> _Raw data_

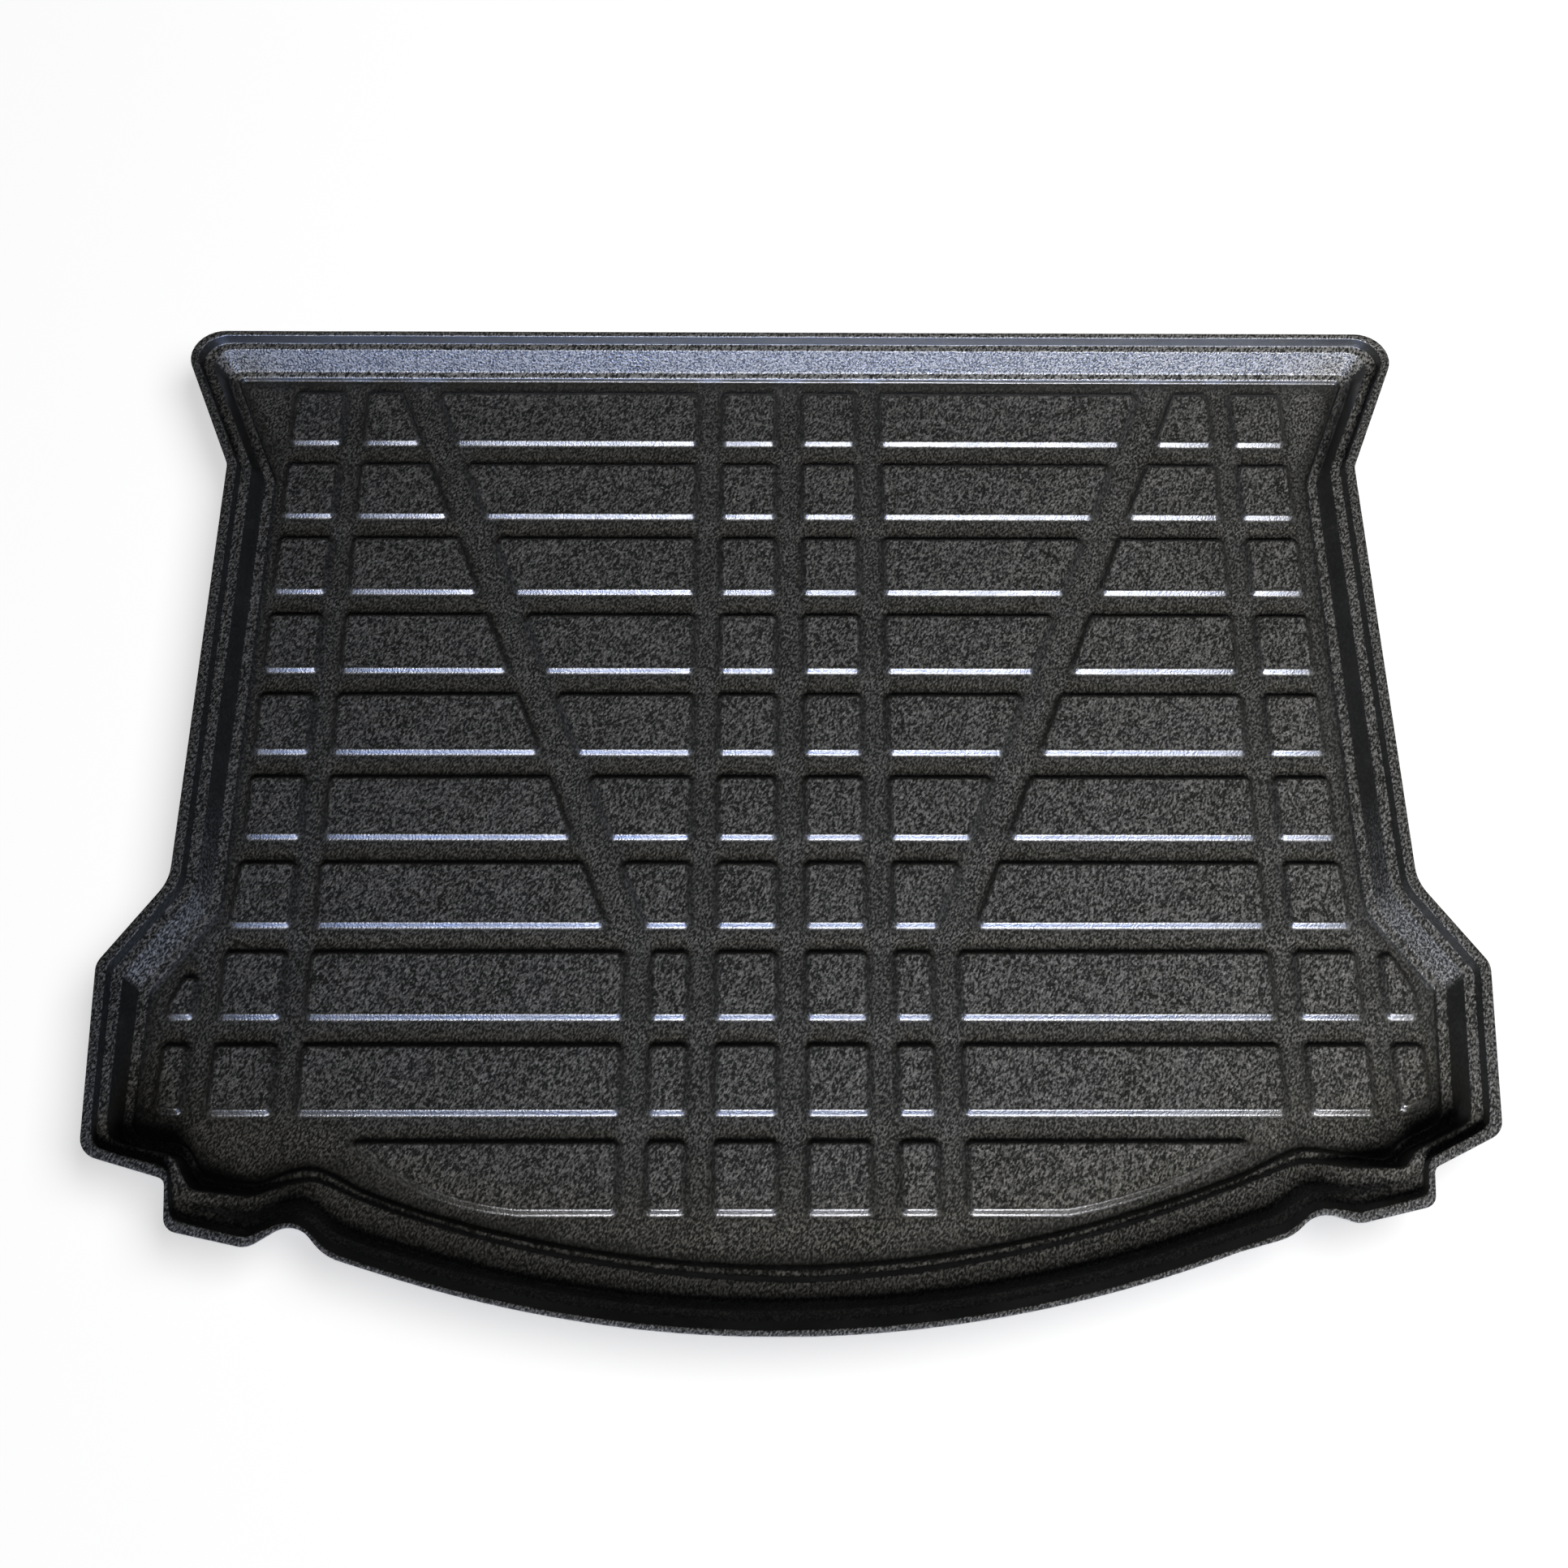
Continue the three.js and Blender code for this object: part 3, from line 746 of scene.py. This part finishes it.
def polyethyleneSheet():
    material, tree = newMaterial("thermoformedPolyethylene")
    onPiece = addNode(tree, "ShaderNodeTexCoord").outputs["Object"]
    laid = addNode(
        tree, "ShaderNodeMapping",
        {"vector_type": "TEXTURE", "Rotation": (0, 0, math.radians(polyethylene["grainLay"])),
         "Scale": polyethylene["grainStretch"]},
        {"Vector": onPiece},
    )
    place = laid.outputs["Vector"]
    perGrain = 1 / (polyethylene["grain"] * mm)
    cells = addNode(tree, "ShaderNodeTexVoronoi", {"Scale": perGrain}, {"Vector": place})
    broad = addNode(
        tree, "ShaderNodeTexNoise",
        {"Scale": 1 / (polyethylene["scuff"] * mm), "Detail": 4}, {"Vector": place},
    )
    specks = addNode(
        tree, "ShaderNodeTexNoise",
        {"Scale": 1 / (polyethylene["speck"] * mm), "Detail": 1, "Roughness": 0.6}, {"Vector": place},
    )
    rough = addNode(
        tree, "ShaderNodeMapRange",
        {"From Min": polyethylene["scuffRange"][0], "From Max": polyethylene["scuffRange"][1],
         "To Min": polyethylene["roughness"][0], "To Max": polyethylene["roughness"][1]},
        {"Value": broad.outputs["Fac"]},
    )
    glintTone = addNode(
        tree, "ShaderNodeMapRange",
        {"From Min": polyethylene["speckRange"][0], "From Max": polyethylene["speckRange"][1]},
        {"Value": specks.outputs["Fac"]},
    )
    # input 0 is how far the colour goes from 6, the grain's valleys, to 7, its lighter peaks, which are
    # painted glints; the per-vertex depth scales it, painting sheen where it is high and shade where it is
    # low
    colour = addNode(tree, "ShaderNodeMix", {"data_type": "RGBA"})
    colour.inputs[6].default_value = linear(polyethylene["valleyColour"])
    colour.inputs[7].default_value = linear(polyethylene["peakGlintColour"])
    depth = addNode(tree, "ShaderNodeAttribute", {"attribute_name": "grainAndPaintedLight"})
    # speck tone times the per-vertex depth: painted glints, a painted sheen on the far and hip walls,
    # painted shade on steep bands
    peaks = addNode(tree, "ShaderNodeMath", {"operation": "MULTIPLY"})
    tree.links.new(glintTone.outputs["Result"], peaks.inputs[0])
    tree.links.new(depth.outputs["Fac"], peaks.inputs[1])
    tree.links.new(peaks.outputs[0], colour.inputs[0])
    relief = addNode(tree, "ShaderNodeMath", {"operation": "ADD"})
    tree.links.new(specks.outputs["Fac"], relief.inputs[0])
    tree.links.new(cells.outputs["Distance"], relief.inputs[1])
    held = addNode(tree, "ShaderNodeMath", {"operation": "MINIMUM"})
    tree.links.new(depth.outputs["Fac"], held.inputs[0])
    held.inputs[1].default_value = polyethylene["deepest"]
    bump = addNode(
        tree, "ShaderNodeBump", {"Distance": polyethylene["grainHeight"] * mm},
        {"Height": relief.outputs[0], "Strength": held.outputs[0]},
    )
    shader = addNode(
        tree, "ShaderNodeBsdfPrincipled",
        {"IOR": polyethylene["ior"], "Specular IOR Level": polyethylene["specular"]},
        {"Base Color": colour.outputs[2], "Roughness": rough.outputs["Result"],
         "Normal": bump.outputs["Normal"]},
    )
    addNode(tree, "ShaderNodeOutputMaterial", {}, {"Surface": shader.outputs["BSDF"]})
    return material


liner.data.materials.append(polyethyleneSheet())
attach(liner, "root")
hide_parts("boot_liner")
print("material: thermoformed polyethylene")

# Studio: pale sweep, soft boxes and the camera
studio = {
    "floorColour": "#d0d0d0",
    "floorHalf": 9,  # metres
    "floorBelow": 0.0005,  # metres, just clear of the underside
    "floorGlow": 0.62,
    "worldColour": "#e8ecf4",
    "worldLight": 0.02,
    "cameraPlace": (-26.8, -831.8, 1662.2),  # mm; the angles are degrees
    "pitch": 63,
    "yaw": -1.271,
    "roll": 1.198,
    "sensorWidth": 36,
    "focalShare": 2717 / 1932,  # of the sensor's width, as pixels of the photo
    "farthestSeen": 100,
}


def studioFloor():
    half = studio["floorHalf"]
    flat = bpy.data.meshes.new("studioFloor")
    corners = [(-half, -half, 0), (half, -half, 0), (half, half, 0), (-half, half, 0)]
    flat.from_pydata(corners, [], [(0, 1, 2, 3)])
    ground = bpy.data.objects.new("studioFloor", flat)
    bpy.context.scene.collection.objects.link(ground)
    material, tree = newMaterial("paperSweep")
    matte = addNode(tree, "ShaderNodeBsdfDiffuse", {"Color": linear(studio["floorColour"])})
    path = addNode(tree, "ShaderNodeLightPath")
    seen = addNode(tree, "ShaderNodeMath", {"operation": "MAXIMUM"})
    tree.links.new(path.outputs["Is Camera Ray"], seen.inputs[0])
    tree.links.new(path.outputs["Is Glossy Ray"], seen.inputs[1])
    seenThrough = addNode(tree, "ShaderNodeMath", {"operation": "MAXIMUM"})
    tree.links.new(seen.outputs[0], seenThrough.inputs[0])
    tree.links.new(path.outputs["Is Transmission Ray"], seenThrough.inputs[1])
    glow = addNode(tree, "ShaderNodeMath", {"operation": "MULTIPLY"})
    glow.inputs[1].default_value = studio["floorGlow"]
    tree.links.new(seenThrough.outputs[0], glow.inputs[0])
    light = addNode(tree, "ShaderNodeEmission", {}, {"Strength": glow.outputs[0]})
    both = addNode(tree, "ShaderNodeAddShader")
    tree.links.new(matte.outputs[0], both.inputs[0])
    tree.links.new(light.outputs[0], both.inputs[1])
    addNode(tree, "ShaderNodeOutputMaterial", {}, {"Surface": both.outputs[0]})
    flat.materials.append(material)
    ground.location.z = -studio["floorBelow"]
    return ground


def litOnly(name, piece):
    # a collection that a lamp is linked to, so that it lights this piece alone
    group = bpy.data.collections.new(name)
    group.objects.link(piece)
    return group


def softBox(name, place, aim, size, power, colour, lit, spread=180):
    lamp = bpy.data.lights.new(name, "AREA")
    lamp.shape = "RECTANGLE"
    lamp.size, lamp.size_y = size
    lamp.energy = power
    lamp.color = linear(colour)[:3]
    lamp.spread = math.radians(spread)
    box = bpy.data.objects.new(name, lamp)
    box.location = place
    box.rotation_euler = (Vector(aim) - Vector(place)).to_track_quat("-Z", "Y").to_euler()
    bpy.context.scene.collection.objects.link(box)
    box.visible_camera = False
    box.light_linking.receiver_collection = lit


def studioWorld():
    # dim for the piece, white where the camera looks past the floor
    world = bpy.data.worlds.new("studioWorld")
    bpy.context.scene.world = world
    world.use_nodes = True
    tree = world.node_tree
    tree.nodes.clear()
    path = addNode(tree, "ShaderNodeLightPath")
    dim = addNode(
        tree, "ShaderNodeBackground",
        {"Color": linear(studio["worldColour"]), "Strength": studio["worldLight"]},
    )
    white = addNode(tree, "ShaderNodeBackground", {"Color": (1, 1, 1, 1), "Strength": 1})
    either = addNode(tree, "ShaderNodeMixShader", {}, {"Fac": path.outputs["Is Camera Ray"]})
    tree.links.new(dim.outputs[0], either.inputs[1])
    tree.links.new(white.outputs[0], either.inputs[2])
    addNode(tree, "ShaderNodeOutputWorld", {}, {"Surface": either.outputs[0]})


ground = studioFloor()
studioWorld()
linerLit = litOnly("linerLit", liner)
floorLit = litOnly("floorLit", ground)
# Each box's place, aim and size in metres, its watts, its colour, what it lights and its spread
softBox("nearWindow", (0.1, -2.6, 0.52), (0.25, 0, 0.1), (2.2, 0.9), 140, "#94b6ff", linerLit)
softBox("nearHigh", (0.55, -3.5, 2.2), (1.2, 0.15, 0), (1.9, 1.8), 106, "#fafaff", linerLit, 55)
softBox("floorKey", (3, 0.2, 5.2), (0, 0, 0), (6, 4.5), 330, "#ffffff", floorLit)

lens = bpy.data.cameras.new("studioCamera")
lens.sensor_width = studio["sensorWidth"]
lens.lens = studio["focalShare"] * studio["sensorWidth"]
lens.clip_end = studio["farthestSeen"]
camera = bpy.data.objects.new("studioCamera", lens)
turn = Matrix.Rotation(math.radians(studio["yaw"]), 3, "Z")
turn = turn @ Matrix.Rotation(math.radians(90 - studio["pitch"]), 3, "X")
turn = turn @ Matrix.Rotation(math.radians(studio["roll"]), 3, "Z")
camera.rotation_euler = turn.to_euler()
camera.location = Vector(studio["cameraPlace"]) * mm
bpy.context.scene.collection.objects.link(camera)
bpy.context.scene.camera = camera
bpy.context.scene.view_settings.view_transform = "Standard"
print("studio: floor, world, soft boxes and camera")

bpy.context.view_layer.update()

> _Task requirements_
For the material, find the number of lines holding the word "scene" and give that figure and nothing more.

> _Reply_
7